Özellikle gelişmemiş veya az gelişmiş ülke toplumları, bilim, teknoloji ve akıldan çok uzak kaldığı için hikâye ve masallarla kimlik kazanıyor. Aile, okul ve çevre den kazandığı kimliği benimsiyor. Hayatı boyunca bu kimliğe sahip çıkıyor ve geliştirmeye gayret ediyor. Bilim, akıl ve mantığını kullanarak kazandığı kimliğin doğruluğunu araştırmıyor. İnanç ve soy şuuru anlatımları da ilave edilince, aynı kimlikle geleceğini tayin etmeye çalışıyor.
İnsanların kimlikleri hikâye ve masal üzerine kurulu olduğu için rivayetlere ve dedikodulara inançları artıyor. Dolaysıyla düştükleri yanlış ve çıkmaz yolda, gerçeği bulmaları imkânsız hale geliyor. Bilim, akıl ve zihinsel bağımsızlığı kazanmaları hayal oluyor. Kuru yaprağın rüzgâr önünde sürüklenip gittiği gibi insanlarda düştükleri girdapta sürüklenip gidiyor. Başarı ve başarısızlık bilinçle değil, tesadüflere kalıyor. Dolaysıyla hür düşünen, özgür vatandaş olunamadığı için birilerine, bir yerlere bağımlı olma doğal hale geliyor.
Ülkemizde, dini ve milli kurumlarımız da büyük oranda hikâye ve masal üzerine kurulu, olduğundan olayın aslını araştırma yolları kapatılıyor.
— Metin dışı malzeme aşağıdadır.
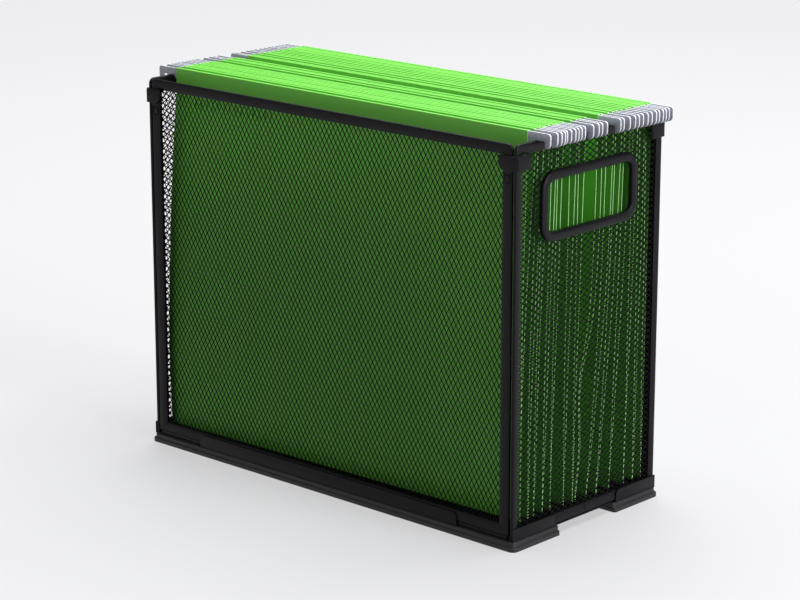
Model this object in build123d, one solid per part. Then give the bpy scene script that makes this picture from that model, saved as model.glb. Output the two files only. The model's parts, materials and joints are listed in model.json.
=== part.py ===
from build123d import *
import os

# A knock-down mesh file rack with hanging folders, in millimetres.
# The origin is on the floor under the middle of the rack. +X runs along the long side, +Y from the
# front panel to the back panel, and +Z up. The folders hang across the rack, with their bars along X.

os.makedirs("parts", exist_ok=True)

# Rack: outer faces of the four wall panels, and their top
RACK_LENGTH = 330.0
RACK_WIDTH = 146.0
RACK_TOP = 261.0

# Wall panel: a strip folded over the edge of a mesh sheet, all the way round
STRIP_THICKNESS = 2.6
STRIP_WALL = 0.9
LONG_POST_WIDTH = 7.7
SHORT_POST_WIDTH = 5.6
RAIL_HEIGHT = 7.0
BEVEL_WIDTH = 3.2
BEVEL_DEPTH = 0.55
TOP_CORNER_RADIUS = 4.0
LONG_INSET = 3.5
SHORT_INSET = 0.3
MESH_IN_STRIP = 1.5
SEAM_WIDTH = 0.35
SEAM_DEPTH = 0.3

# Hand hole in each end panel, with a grooved rim over the edge of the mesh
HOLE_WIDTH = 83.5
HOLE_HEIGHT = 33.0
HOLE_RADIUS = 6.0
HOLE_CENTRE_Z = 217.0
RIM_SIDE = 5.75
RIM_EDGE = 6.0
RIM_PROUD = 0.7
RIM_INNER_LEAF = 1.2
RIM_WEB = 1.25

# Corner clip: an angle outside two panels, with a tongue in the gap between them
CLIP_BOTTOM = 244.6
CLIP_TOP = 254.0
CLIP_LEG = 14.8
CLIP_THICKNESS = 1.8
CLIP_CHAMFER = 2.2
CLIP_CUT = 3.0
TONGUE_CLEARANCE = 0.2
LATCH_WIDTH = 5.4
LATCH_BOTTOM = 236.4
LATCH_TOP = 242.4
LATCH_DEPTH = 0.7

# Base: two foot runners, a floor sheet on them, and lips that hold the panels.
# A runner's tiers stand proud of the panels by one distance at the ends and another along the side.
FOOT_HEIGHT = 6.0
FOOT_STEP = 3.0
FOOT_GAP = 56.0
FOOT_LOWER_PROUD = (3.0, 1.8)
FOOT_UPPER_PROUD = (1.6, 1.0)
FOOT_RADIUS = 4.0
SHEET_THICKNESS = 0.8
LIP_THICKNESS = 0.9
SIDE_LIP_LENGTH = 238.0
SIDE_LIP_TOP = 15.0
CORNER_LIP_TOP = 14.5
CORNER_LIP_START = 31.5
LIP_RADIUS = 4.0
RELIEF_SLOT = 3.0
LEDGE_HEIGHT = 2.5
LEDGE_THICKNESS = 1.4
LEDGE_END_GAP = 5.0

# Hanging folder: a card folded at the bottom, hemmed round a flat bar at each top edge
CARD_WIDTH = 314.0
CARD_THICKNESS = 0.45
CARD_BOTTOM = 13.5
FOLD_HEIGHT = 3.0
HEM_BOTTOM = 251.2
BAR_THICKNESS = 1.15
BAR_IN_HEM = 0.025
BAR_TOP = 266.0
BAR_BOTTOM = 252.2
BAR_LENGTH = 350.0
ARM_BOTTOM = RACK_TOP + 0.05
ARM_START = 160.0
SHOULDER_START = 152.5
HOOK_START = 170.6
HOOK_BOTTOM = 256.3
HOOK_TOP_RADIUS = 2.0
HOOK_TIP_RADIUS = 3.8

# Folders as they hang now: how far the first bar is from the front panel's face, how far apart each
# folder's two bars are, the distance from each folder's back bar to the next folder's front bar,
# how far each folder has slid along X over the end rails, and how far its bottom fold has swung
# forward from under its bars
FIRST_BAR = 20.5
SPREADS = [6.8, 3.1, 3.9, 3.1, 3.3, 5.4, 4.8, 3.3, 5.4, 4.2, 4.2, 3.2, 3.0, 4.0]
SPACES = [3.7, 3.0, 3.4, 3.5, 7.3, 3.0, 13.0, 5.7, 3.6, 4.6, 4.4, 3.8, 3.2]
SHIFTS = [0.0, 0.3, -0.4, 0.2, -0.2, 0.4, 0.8, 1.2, 1.6, 1.8, 2.0, 2.0, 2.2, 2.2]
LEANS = [11.0, 9.8, 9.3, 8.4, 7.4, 6.5, 6.0, 12.5, 11.8, 10.8, 9.0, 7.4, 6.2, 5.5]

SHEET_TOP = FOOT_HEIGHT + SHEET_THICKNESS
HALF_LENGTH = RACK_LENGTH / 2
HALF_WIDTH = RACK_WIDTH / 2

# Each wall's own plane: x along the wall, y up, z out of the rack
WALLS = {
    "front": Plane(origin=(0, -HALF_WIDTH, 0), x_dir=(1, 0, 0), z_dir=(0, -1, 0)),
    "back": Plane(origin=(0, HALF_WIDTH, 0), x_dir=(-1, 0, 0), z_dir=(0, 1, 0)),
    "left": Plane(origin=(-HALF_LENGTH, 0, 0), x_dir=(0, -1, 0), z_dir=(-1, 0, 0)),
    "right": Plane(origin=(HALF_LENGTH, 0, 0), x_dir=(0, 1, 0), z_dir=(1, 0, 0)),
}


def write(name, shapes):
    """Write one node: its solids, kept apart, as one STEP file."""
    solids = [solid for shape in shapes for solid in shape.solids()]
    export_step(Compound(children=solids), f"parts/{name}.step")


def block(low, high):
    """A box from its lowest corner to its highest corner."""
    size = [high[axis] - low[axis] for axis in range(3)]
    return Pos(*low) * Box(*size, align=(Align.MIN, Align.MIN, Align.MIN))


def slab(sketch, low, high):
    """A flat outline given thickness between two heights of its own z."""
    return Pos(0, 0, low) * extrude(sketch, amount=high - low)


def mirrored(shape, flip_x, flip_y):
    """The shape in another corner of the rack."""
    if flip_x:
        shape = mirror(shape, about=Plane.YZ)
    if flip_y:
        shape = mirror(shape, about=Plane.XZ)
    return shape


# ---- wall panels ----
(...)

Bu kurumlara itiraz etmek, kişinin hattını aşması olarak değerlendiriyor. Her an başına bir şeylerin gelmesi olağan karşılanıyor. Toplum, baskı nedeniyle özgürlüğünün arkasında duramıyor. Dolaysıyla üçüncü dünya toplumu olarak yaşamına devam ediyor. Yetiştiğiniz ortama ters düşen bir sözünüz bir hareketiniz bir yazınız olduğunda hakarete, iftiraya uğramanız kaçınılmaz hale geliyor. Toplumun çatısını sorgulamak büyük cesaret istiyor. Hikâye ve masallardan ibaret olan çatı başınıza yıkılıp sizi bitiriyor.
Ülkede bu anlayışa yani hikâye ve masala genç kuşak hiç önem vermiyor. Hatta çoğu genç durumdan tedirgin oluyor. Çekirdek ailede ciddi sıkıntılar çıkıyor. Genç nesil anne-baba ve öğretmenlerinin fikir ve görüşlerinin birçoğuna katılmıyor ve kafa vermiyor. Aile içinde bile, kültür ve idrak birliği yok. Olaylar ayrı dünyaların bireyleri gibi algılanıyor. Genç nesiller rahat bırakılırsa, hikâye ve masallardan kurtularak, bilim, teknoloji ve çağı rahatça yakalar, hatta geçer. Dolaysıyla ülke kargaşa, çekişme ve görüş farklarında kurtulup aydınlığa çıkar.
Özellikle genç nesilleri, ülkeyi değiştirme fikrinden vaz geçirip, mevcut statükoyu kabullenmeleri için büyük gayret gösteriliyor. Asla becerilemeyecek, eğitim ve felsefeden uzaklaştırma gayretleri boşa gidecektir. Yapılan yanlışlar, kimliğin oluşmasına ve kariyer yapmaya büyük zarar vermektedir. Öğretmen ve imam kadrolarının hiç vakit geçirmeden ciddi şekilde gözden geçirilmesi gerekir. Bu önemli kurumların ezbercilikten kurtarılıp bilim ve akıl alanına girmeleri mutlaka sağlanmalıdır. Statükoyu koruma yerinde sayma dahi olamaz, geriye götürür.
HAYROLA, MUVAFFAK OLA, MUZAFFER OLA.